In 2009 this task became easier when LINZ made digital lodgement of survey and title transactions mandatory. That is, the records of these transactions could no longer be consigned to paper files stored in the back rooms of offices scattered around the country, but instead, they had to be accessible online to anyone, anywhere.
As a result, in 2010, the Walking Access Commission developed and launched the first version of its online mapping system, Walking Access Mapping System (WAMS). On top of LINZ’s survey and title records and a base layer composed of topographic or aerial imagery, the Commission could now add a layer showing public access areas.
Between 2010 and 2018, WAMS underwent various phases of improvement as the nation’s vast swathes of historic and current land information records were gradually digitised, translated, interpreted and otherwise captured by the new technology.
In 2018, it became clear that a more systematic approach was needed to fill gaps arising from the organic way the country’s land information was digitised, the limited public resources available, and the complexities of cross-government interaction.
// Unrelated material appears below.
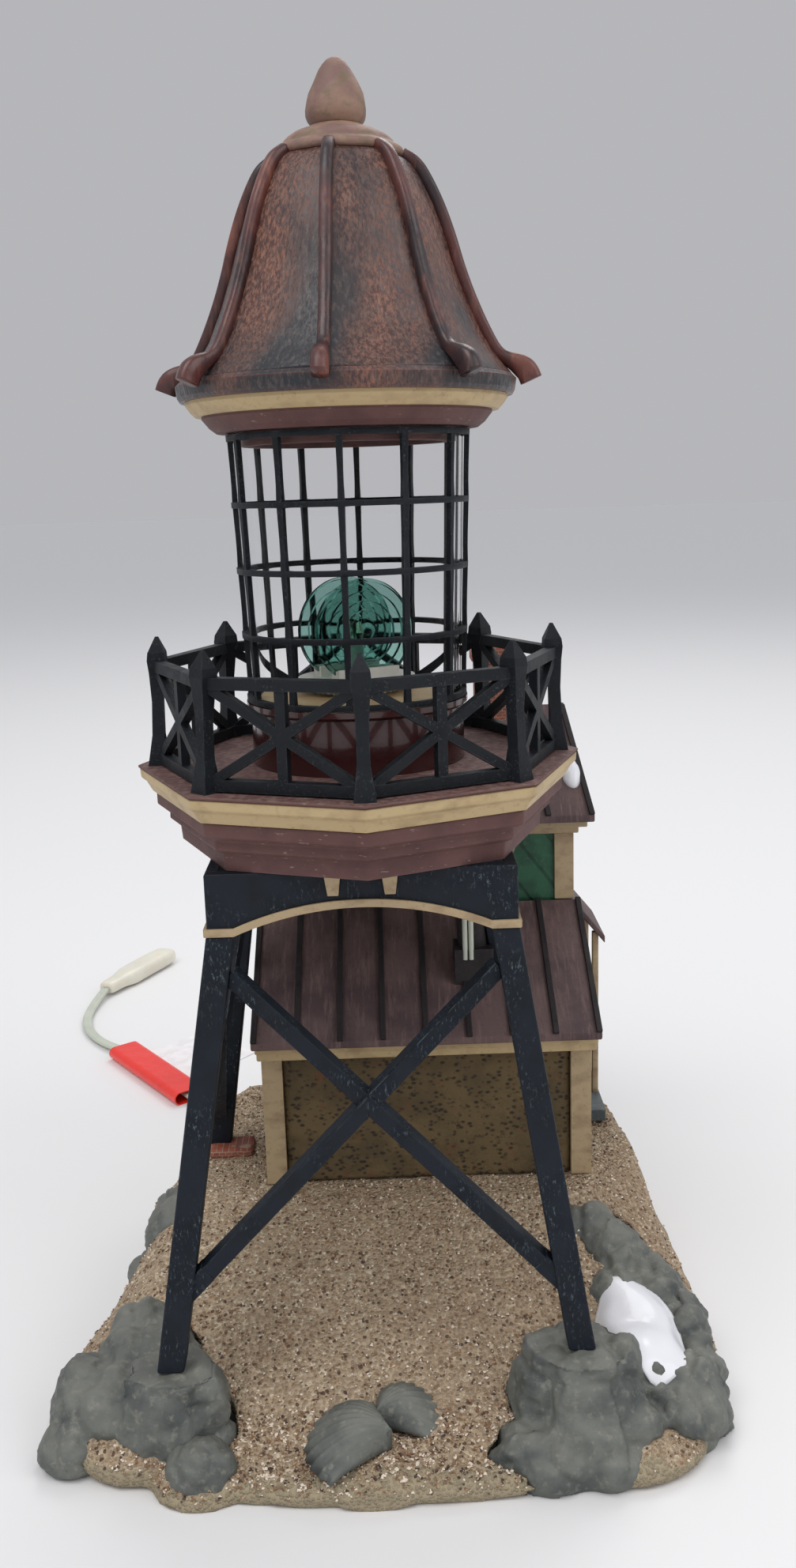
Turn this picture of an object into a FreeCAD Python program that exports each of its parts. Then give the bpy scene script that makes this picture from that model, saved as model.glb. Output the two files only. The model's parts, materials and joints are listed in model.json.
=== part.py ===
import FreeCAD, Part
import math
import os
import Sketcher
from FreeCAD import Placement, Rotation, Vector

# A lit lighthouse ornament: a keeper's house on a sand and rock base, with a skeleton
# tower in front of it that carries a gallery, a glazed lantern with a turning lens, and
# a bell-shaped roof that lifts off. Millimetres, +Z up, +Y away from the front, origin
# on the tower's axis at the level of the table.

os.makedirs("parts", exist_ok=True)

DIMENSIONS = [
    # base
    ("sand_top", 31.0, "level of the sand around the house"),
    ("rim_height", 6.0, "height of the base's rolled rim"),
    ("pad_left", 25.0, "level of the rock under the front left leg"),
    ("pad_right", 27.0, "level of the rock under the front right leg"),
    ("pad_rear", 30.4, "level of the rock under the rear left leg"),
    # legs and braces
    ("leg_width", 6.6, "side of a square leg"),
    ("leg_top", 130.0, "level of the legs' top ends"),
    ("leg_spread", 34.4, "leg centre from the tower axis at the top"),
    ("batter_side", 0.1524, "sideways slope of a leg"),
    ("batter_front", 0.1676, "slope of a leg to the front or the back"),
    ("brace_width", 4.2, "width and depth of a brace"),
    ("brace_top", 120.0, "level where the braces meet the legs above"),
    ("brace_bottom", 45.0, "level where the braces meet the legs below"),
    # apron under the gallery
    ("apron_half", 37.4, "half width of the apron"),
    ("apron_height", 15.5, "height of the apron's boards"),
    ("board_thick", 3.2, "thickness of an apron board"),
    ("arch_rise", 6.4, "rise of the arch in each board"),
    ("arch_half", 31.0, "half width of each arch"),
    ("trim_thick", 2.0, "height of the tan trim along an arch"),
    ("trim_proud", 0.8, "how far the trim stands out of the board"),
    # gallery
    ("gallery_turn", 2.0, "turn of the gallery about the tower axis, degrees"),
    ("gallery_radius", 57.5, "corner radius of the gallery floor"),
    ("gallery_floor", 165.6, "level of the gallery floor"),
    ("gallery_edge", 0.9, "thickness of the floor's brown edge"),
    ("cream_height", 6.2, "height of the cream band"),
    ("moulding_radius", 53.2, "corner radius of the upper brown moulding"),
    ("post_radius", 50.8, "distance of the railing posts from the axis"),
    ("post_height", 33.0, "height of a railing post with its cap"),
    ("post_width", 5.0, "width of a railing post"),
    ("rail_height", 27.0, "top of the upper rail above the floor"),
    ("rail_thick", 2.8, "thickness of the rails and their bars"),
    # lantern
    ("drum_radius", 27.4, "radius of the drum under the lantern"),
    ("drum_height", 16.0, "height of the drum"),
    ("cage_foot_radius", 28.4, "outer radius of the lantern's bars at the foot"),
    ("cage_top_radius", 30.4, "outer radius of the lantern's bars at the top"),
    ("cage_bar", 1.8, "width and depth of a lantern bar"),
    ("cage_height", 66.0, "height of the lantern cage"),
    ("cage_bars", 12, "upright bars round the lantern"),
    ("glass_wall", 1.6, "wall of the clear cylinder"),
    ("fit_gap", 0.3, "clearance between the lantern and the lift-off roof"),
    # roof
    ("roof_turn", -6.0, "turn of the roof about the tower axis, degrees"),
    ("soffit_radius", 35.8, "radius of the ring under the roof"),
    ("cornice_radius", 39.6, "radius of the cream cornice"),
    ("drip_radius", 41.4, "radius of the roof's dark lower band"),
    ("dome_height", 51.0, "height of the bell-shaped dome"),
    ("rib_width", 3.6, "width of a roof rib"),
    ("rib_proud", 1.5, "how far a rib stands out of the dome"),
    ("cap_radius", 17.4, "radius of the cap on the dome"),
    ("finial_radius", 7.3, "radius of the bud on top"),
    ("finial_height", 15.4, "height of the bud"),
    # lens and its drive
    ("lens_radius", 13.4, "radius of a lens panel"),
    ("lens_centre", 198.5, "level of the lens panels' centres"),
    ("lens_turn", 27.0, "angle at which the lens stands at rest, degrees"),
    ("lens_spacing", 9.0, "distance between the two lens panels' centres"),
    ("table_radius", 15.0, "radius of the turntable"),
    ("table_thick", 1.6, "thickness of the turntable"),
    ("ring_teeth", 36, "teeth of the ring gear under the turntable"),
    ("pinion_teeth", 12, "teeth of the motor pinion"),
    ("gear_module", 0.6, "module of the gear pair"),
    ("gear_face", 2.0, "face width of the gear pair"),
    ("spindle_radius", 2.0, "radius of the fixed hollow spindle"),
    ("running_gap", 0.06, "radial running clearance"),
    # house
    ("house_left", -32.6, "left face of the house's corner posts"),
    ("house_width", 97.0, "width over the corner posts"),
    ("house_front", 24.0, "front face of the lower corner posts"),
    ("upper_front", 60.0, "front face of the upper corner posts"),
    ("house_back", 104.0, "rear face of the house"),
    ("corner_post", 6.0, "side of a corner post"),
    ("wall_thick", 2.6, "thickness of a wall"),
    ("wall_set", 1.4, "how far a wall lies behind its posts"),
    ("eave_low", 79.4, "upper edge of the lower roof's eave"),
    ("eave_out", 8.0, "overhang of the lower roof in front of its posts"),
    ("lean_top", 106.0, "level of the lower roof at the upper wall"),
    ("roof_thick", 2.2, "thickness of a roof plate"),
    ("roof_over", 2.0, "overhang of the roofs at the ends"),
    ("seam_width", 1.7, "width of a standing seam"),
    ("seam_height", 1.1, "height of a standing seam"),
    ("seam_count", 9, "standing seams on a roof slope"),
    ("upper_eave", 134.8, "upper edge of the upper roof's eave"),
    ("upper_out", 8.0, "overhang of the upper roof"),
    ("ridge_level", 164.5, "level of the ridge"),
    ("upper_end", 5.4, "overhang of the upper roof at its ends"),
    ("fascia_low", 2.4, "height of the eave moulding's lower step"),
    ("fascia_high", 2.6, "height of the eave moulding's upper step"),
    ("groove_step", 10.5, "distance between the board grooves"),
    ("groove_slant", 22.0, "sideways run of a board groove"),
    ("hip_in", 5.3, "how far the ridge ends lie inside the eave ends"),
    ("chimney_side", 9.6, "side of the chimney"),
    ("chimney_top", 184.0, "level of the chimney's top"),
    ("chimney_place", 40.6, "place of the chimney along the ridge"),
    # cord
    ("cord_radius", 2.1, "half width of the low-voltage cord"),
]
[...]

As a result, also in 2018, George Williamson, one of the country’s most senior surveyors and land advisors, was commissioned to write an independent report on the state of the Commission’s public access data and how to make it more complete.
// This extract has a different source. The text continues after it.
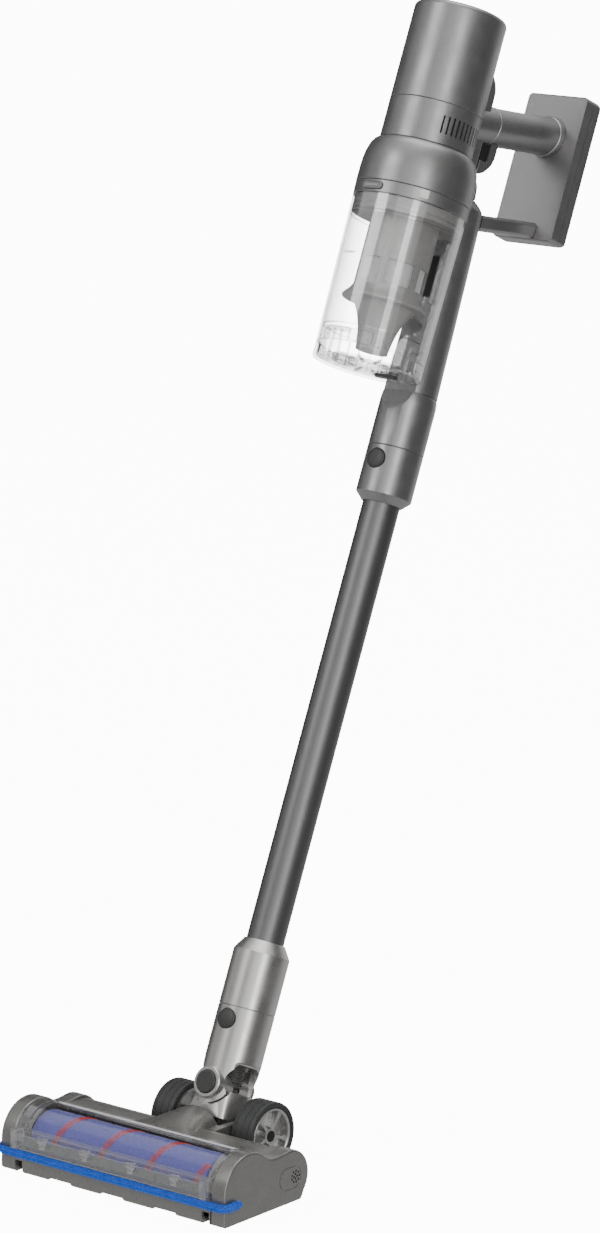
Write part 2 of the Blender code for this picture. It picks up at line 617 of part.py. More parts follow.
def head_shell(m):
    """Upper shell: deck with its rear lobe, chamber wall, cheeks for the wheels and the neck duct."""
    half = CAP_INNER - GAP
    outer = [(-0.0335, 0.0500), (-0.0240, DECK_Z + 0.001)] + arc(-0.0030, MOTOR_Z - 0.0015, 0.0235, 96, -28, 8)
    inner = [(0.0150, 0.0130)] + arc(-0.0030, MOTOR_Z - 0.0015, 0.0210, -20, 96, 7) + [
        (-0.0240, DECK_Z - 0.0015), (-0.0300, 0.0460)]
    wall = [(-0.0295, 0.0052), (-0.0320, 0.0052), (-0.0320, 0.0440), (-0.0345, 0.0470)]
    shell = prism("head_shell", outer + [(0.0178, 0.0100), (0.0150, 0.0100)] + inner + wall, -half, half,
                  HEAD, m["head"], "yz")

    def section(y, width, low, edge, top):
        """Arched section of the neck duct."""
        arch = [(width * (1 - 2 * i / 8), y, edge + (top - edge) * math.sin(math.pi * i / 8))
                for i in range(9)]
        return [(width, y, low)] + arch + [(-width, y, low)]

    duct = loft("neck_duct", [section(-0.0310, 0.0440, 0.0420, 0.0440, 0.0490),
                              section(-0.0180, 0.0330, 0.0390, 0.0465, 0.0530),
                              section(-0.0030, 0.0265, 0.0300, 0.0490, 0.0560),
                              section(0.0120, 0.0240, 0.0180, 0.0500, 0.0575),
                              section(0.0290, 0.0230, 0.0100, 0.0505, 0.0575)], HEAD, None)
    bore = loft("duct_bore", [section(-0.0420, 0.0300, 0.0340, 0.0405, 0.0425),
                              section(-0.0100, 0.0240, 0.0250, 0.0440, 0.0500),
                              section(0.0400, 0.0190, 0.0200, 0.0420, 0.0520)], HEAD, None)
    cheeks = []
    for side in (1, -1):
        low, high = sorted((side * 0.0222, side * 0.0335))
        cheek = [(0.0100, 0.0100), (0.0100, 0.0440), (0.0300, 0.0440)] + arc(AXLE_Y, AXLE_Z, 0.0110, 90, -90, 6) + [
            (0.0300, 0.0120)]
        cheeks.append(prism("cheek", cheek, low, high, HEAD, None, "yz"))
    roller_room = disc("roller_room", 0.0285, -0.2, 0.2, at(HEAD, 0, ROLLER_Y, ROLLER_Z) @ ALONG_X, None)
    barrel_room = disc("barrel_room", 0.0200, -0.0220, 0.0220, at(HEAD, 0, AXLE_Y, AXLE_Z) @ ALONG_X, None)
    yoke_room = disc("yoke_room", 0.0352, -0.0262, 0.0262, at(HEAD, 0, AXLE_Y, AXLE_Z) @ ALONG_X, None)
    axle_room = disc("axle_room", 0.0033, -0.07, 0.07, at(HEAD, 0, AXLE_Y, AXLE_Z) @ ALONG_X, None, COARSE)
    belt_room = box("belt_room", (0.1035, -0.0360, 0.0060), (0.1130, -0.0180, 0.0430), HEAD, None)
    low_room = box("low_room", (-0.0262, 0.024, 0.0), (0.0262, 0.10, 0.0750), HEAD, None)
    fuse(shell, duct, *cheeks)
    cut(shell, bore, roller_room, barrel_room, axle_room, low_room, yoke_room, belt_room)


def sole(m):
    """Bottom plate with the roller's opening, a front lip with teeth and pockets for small rollers."""
    half = CAP_INNER - GAP
    outline = [(SOLE_FRONT, 0.0235), (SOLE_FRONT, 0.0030), (-0.0920, 0.0010), (SOLE_BACK, 0.0010),
               (0.0170, 0.0060), (0.0170, 0.0095), (0.0135, 0.0095), (0.0110, 0.0045), (-0.0880, 0.0045),
               (-0.0905, 0.0080), (-0.0905, 0.0235)]
    plate = prism("sole_plate", outline, -half, half, HEAD, m["head"], "yz")
    opening = box("sole_opening", (-0.1060, -0.0855, -0.01), (0.1060, -0.0345, 0.0120), HEAD, None)
    rooms = [box("pocket", (x - 0.0040, -0.0900, -0.01), (x + 0.0040, -0.0740, 0.0125), HEAD, None)
             for x in (-0.1105, 0.1105)]
    teeth = [box("tooth", (x - 0.0140, -0.1000, -0.01), (x + 0.0140, -0.0880, 0.0028), HEAD, None)
             for x in (-0.0620, 0.0, 0.0620)]
    cut(plate, opening, joined("sole_pockets", HEAD, rooms), joined("sole_teeth", HEAD, teeth))
    for name, x in (("front_roller_left", -0.1105), ("front_roller_right", 0.1105)):
        frame = at(HEAD, x, -0.0815, 0.0062) @ ALONG_X
        disc(name, 0.0062, -0.0028, 0.0028, frame, m["rubber"], COARSE)


def head_front(m):
    """Clear window, light lens, light strip and plush bumper."""
    half = CAP_INNER - GAP
    window = arc(ROLLER_Y, ROLLER_Z, WINDOW_R, 154, 47, 12)
    inside = arc(ROLLER_Y, ROLLER_Z, WINDOW_R - 0.0018, 47, 154, 12)
    prism("roller_window", window + inside, -half, half, HEAD, m["clear"], "yz")
    bar = [(-0.0975, 0.0250), (-0.0980, 0.0400), (-0.0888, 0.0405), (-0.0890, 0.0250)]
    lens = prism("lens_bar", bar, -half + 0.001, half - 0.001, HEAD, m["clear"], "yz")
    cut(lens, box("lens_slot", (-0.105, -0.0945, 0.0200), (0.105, -0.0915, 0.0360), HEAD, None))
    box("led_board", (-0.1040, -0.0938, 0.0262), (0.1040, -0.0922, 0.0350), HEAD, m["board"])

    front = -0.0972
    points = [(-HEAD_HALF - 0.0032, -0.0760), (-HEAD_HALF - 0.0032, front + 0.0045),
              (-HEAD_HALF - 0.0015, front + 0.0012), (-HEAD_HALF + 0.0020, front)]
    points += [(-x, y) for x, y in reversed(points)]
    curve = bpy.data.curves.new("bumper_strip", "CURVE")
    curve.dimensions = "3D"
    curve.bevel_depth = 0.0027
    curve.bevel_resolution = 2
    curve.use_fill_caps = True
    spline = curve.splines.new("POLY")
    spline.points.add(len(points) - 1)
    for target, (x, y) in zip(spline.points, points):
        target.co = (x, y, 0.0205, 1.0)
    curve.materials.append(m["plush"])
    strip = bpy.data.objects.new("bumper_strip", curve)
    bpy.context.scene.collection.objects.link(strip)
    strip.matrix_world = HEAD


def side_caps(m):
    """End caps that close the head and carry the roller."""
    for name, side in (("side_cap_left", -1), ("side_cap_right", 1)):
        low, high = sorted((side * CAP_INNER, side * HEAD_HALF))
        cap = prism(name, cap_outline(), low, high, HEAD, m["head"], "yz")
        bevel = cap.modifiers.new("edges", "BEVEL")
        bevel.width = 0.0015
        bevel.segments = 1
        bevel.limit_method = "ANGLE"
        bevel.angle_limit = math.radians(60)
        axis = at(HEAD, side * CAP_INNER, ROLLER_Y, ROLLER_Z) @ ALONG_X
        cut(cap, disc(name + "_bearing", 0.0062, -0.0060, 0.0060, axis, None, COARSE))


def roller(m):
    """Roller core with its stub shafts and pulley, in its soft pile sleeve."""
    axis = at(HEAD, 0, ROLLER_Y, ROLLER_Z) @ ALONG_X
    core = [(0, -0.1210), (0.0058, -0.1210), (0.0058, -0.1135), (0.0180, -0.1125), (0.0180, 0.1020),
            (0.0110, 0.1030), (0.0110, 0.1125), (0.0058, 0.1135), (0.0058, 0.1210), (0, 0.1210)]
    lathe("brush_core", core, axis, m["button"])
    ring("brush_pile", ROLLER_R, 0.0183, -0.1050, 0.1010, axis, m["pile"])
    motor = at(HEAD, 0, MOTOR_Y, MOTOR_Z) @ ALONG_X
    can = disc("brush_motor", 0.0150, 0.0420, 0.1000, motor, m["steel"])
    cut(can, disc("motor_shaft_room", 0.0024, 0.090, 0.110, motor, None, COARSE))
    pulley = [(0, 0.1125), (0.0055, 0.1125), (0.0055, 0.1035), (0.0020, 0.1030), (0.0020, 0.0930), (0, 0.0930)]
    lathe("motor_pulley", pulley, motor, m["metal"], COARSE)

    distance = MOTOR_Y - ROLLER_Y
    spread = math.degrees(math.asin((0.0114 - 0.0059) / distance))
    sections = []
    for grow, x in ((0, 0.1050), (0.0013, 0.1050), (0.0013, 0.1110), (0, 0.1110)):
        big = arc(ROLLER_Y, ROLLER_Z, 0.0114 + grow, 90 - spread, 270 + spread, 12)
        small = arc(MOTOR_Y, MOTOR_Z, 0.0059 + grow, -90 + spread, 90 - spread, 8)
        sections.append([(x, y, z) for y, z in big + small])
    loft("drive_belt", sections, HEAD, m["rubber"], closed=True)


def wheels(m):
    """Rear wheels on one axle: spoked hubs inside rubber tyres."""
    axis = at(HEAD, 0, AXLE_Y, AXLE_Z) @ ALONG_X
    disc("wheel_axle", 0.0030, -0.0560, 0.0560, axis, m["steel"], COARSE)
    for side, word in ((-1, "left"), (1, "right")):
        turn = axis if side == 1 else axis @ Matrix.Rotation(math.pi, 4, "X")
        middle = (WHEEL_IN + WHEEL_OUT) / 2
        ring("tyre_" + word, WHEEL_R, 0.0262, WHEEL_IN, WHEEL_OUT - 0.0006, turn, m["tyre"], FINE)
        hub_profile = [(0.0033, WHEEL_IN + 0.001), (0.0080, WHEEL_IN + 0.001), (0.0080, middle - 0.002),
                       (0.0232, middle - 0.002), (0.0232, WHEEL_IN + 0.001), (0.0259, WHEEL_IN + 0.001),
                       (0.0259, WHEEL_OUT - 0.0015), (0.0236, WHEEL_OUT - 0.0015), (0.0228, middle + 0.002),
                       (0.0075, middle + 0.002), (0.0068, WHEEL_OUT - 0.0030), (0.0033, WHEEL_OUT - 0.0030)]
        hub = lathe("wheel_" + word, hub_profile, turn, m["silver"])
        spokes = []
        for i in range(5):
            frame = turn @ Matrix.Rotation(2 * math.pi * i / 5, 4, "Z")
            spokes.append(box("spoke", (0.0065, -0.0016, middle), (0.0240, 0.0016, WHEEL_OUT - 0.0040),
                              frame, None))
        fuse(hub, joined("spokes_" + word, turn, spokes))


def palette():
    """The object's finishes."""
    return {
        "shell": paint("shell_grey", (0.28, 0.28, 0.28), 0.35, 0.6),
        "satin": paint("satin_grey", (0.36, 0.36, 0.35), 0.35, 0.8),
        "head": paint("head_grey", (0.26, 0.26, 0.25), 0.45, 0.4),
        "tube": paint("tube_grey", (0.30, 0.30, 0.31), 0.22, 0.9),
        "button": paint("dark_grey", (0.06, 0.06, 0.06), 0.5),
        "screen": paint("black_gloss", (0.02, 0.02, 0.02), 0.1),
        "steel": paint("steel", (0.55, 0.55, 0.55), 0.3, 1.0),
        "metal": paint("cast_metal", (0.6, 0.6, 0.6), 0.4, 1.0),
        "silver": paint("silver_plastic", (0.55, 0.55, 0.55), 0.3, 0.7),
        "filter": paint("filter_white", (0.85, 0.85, 0.82), 0.9),
        "cell": paint("cell_wrap", (0.05, 0.25, 0.10), 0.4),
        "board": paint("circuit_green", (0.02, 0.20, 0.08), 0.5),
        "clear": paint("clear_plastic", (0.85, 0.87, 0.88), 0.08, 0.0, 0.35),
        "mesh": paint("steel_mesh", (0.7, 0.7, 0.7), 0.35, 1.0),
        "rubber": paint("black_rubber", (0.03, 0.03, 0.03), 0.7),
        "tyre": paint("tyre_rubber", (0.04, 0.04, 0.04), 0.75),
        "pile": paint("blue_pile", (0.13, 0.14, 0.42), 0.95),
        "plush": paint("bright_plush", (0.0, 0.10, 0.80), 0.95),
    }


def main():
    for obj in list(bpy.data.objects):
        bpy.data.objects.remove(obj)
    materials = palette()
    for build in (motor_section, rear_block, trigger, handle, battery, spine, bin_parts, wand, neck, yoke,
                  head_shell, sole, head_front, side_caps, roller, wheels):
        build(materials)


main()
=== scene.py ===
"""Looks of the cordless stick vacuum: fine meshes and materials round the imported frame.

Metres, +X to the right, +Z up. Pieces above the floor head are drawn in the wand's own frame (x to the
right, u behind the wand, s up along it, from the neck's swivel pin); the rest in the head's own frame.
"""
import json
import math
import random

import bmesh
import bpy
from mathutils import Matrix, Vector


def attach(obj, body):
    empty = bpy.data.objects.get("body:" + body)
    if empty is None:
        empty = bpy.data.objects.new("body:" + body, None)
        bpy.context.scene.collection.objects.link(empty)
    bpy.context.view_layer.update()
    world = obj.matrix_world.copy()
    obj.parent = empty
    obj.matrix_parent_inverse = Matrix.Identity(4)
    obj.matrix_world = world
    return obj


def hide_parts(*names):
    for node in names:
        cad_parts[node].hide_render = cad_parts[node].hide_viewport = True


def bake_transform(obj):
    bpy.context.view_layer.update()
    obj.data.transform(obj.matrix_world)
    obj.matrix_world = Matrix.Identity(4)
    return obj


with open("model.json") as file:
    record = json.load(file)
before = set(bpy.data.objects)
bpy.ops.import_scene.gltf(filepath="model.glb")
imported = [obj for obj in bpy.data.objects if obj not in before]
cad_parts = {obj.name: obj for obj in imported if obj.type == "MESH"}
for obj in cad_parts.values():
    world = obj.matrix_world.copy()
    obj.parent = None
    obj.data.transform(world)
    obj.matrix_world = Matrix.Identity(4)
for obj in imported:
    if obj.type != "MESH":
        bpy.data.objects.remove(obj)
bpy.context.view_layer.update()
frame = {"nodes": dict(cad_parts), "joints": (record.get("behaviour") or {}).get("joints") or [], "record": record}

JOINTS = {joint["name"]: joint for joint in frame["joints"]}
BODY_OF = {node: body for body, nodes in frame["record"]["behaviour"]["bodies"].items() for node in nodes}
SLOT_OF = {row["node"]: row["material_slot"] for row in frame["record"]["subparts"]}

# Fineness
FINE = 144
MEDIUM = 72
COARSE = 32
SHARP = math.radians(32)           # edges that turn more than this stay sharp

# Handheld, in the wand's frame
MAIN_U = -0.0725
MAIN_R = 0.0435
MAIN_TOP = 1.002
MAIN_SEAM = 0.9085
SHOULDER_TOP = 0.8703
SHOULDER_R = 0.0540
BIN_TOP = 0.8247
RING_BOTTOM = 0.8130
CUP_TOP_R = 0.0533
CUP_BOTTOM_R = 0.0511
LID_BOTTOM = 0.6595
LID_TOP = 0.6740
LID_STEP_TOP = 0.6857
LID_FLOOR = 0.0025
HINGE_U = -0.1255
HINGE_S = 0.6835
LID_SWEEP_R = 0.1100
VENT_LOW = 0.8800
VENT_HIGH = 0.8970
VENT_PITCH = math.radians(7)
VENT_FIRST = math.radians(51)
VENT_COUNT = 13
GAP = 0.0003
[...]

This prompted the Commission to rebuild its public access areas dataset from scratch.
In 2022, the Commission was renamed Herenga ā Nuku Aotearoa, the Outdoor Access Commission, reflecting that outdoor access also includes cyclists, horse riders and others. From that point, its mapping system, WAMS, kept its name in acronym form, but it no longer refers only to access on foot.
In 2023, to speed up and improve the rebuild of the public access areas dataset, the Commission launched a two-year Data Improvement Programme.
In early 2025, that programme developed a new data pipeline — an automated, repeatable process for identifying public access.
All these developments have now culminated in this latest upgrade: Aotearoa’s most complete mapping of public access areas is now open for the public to explore.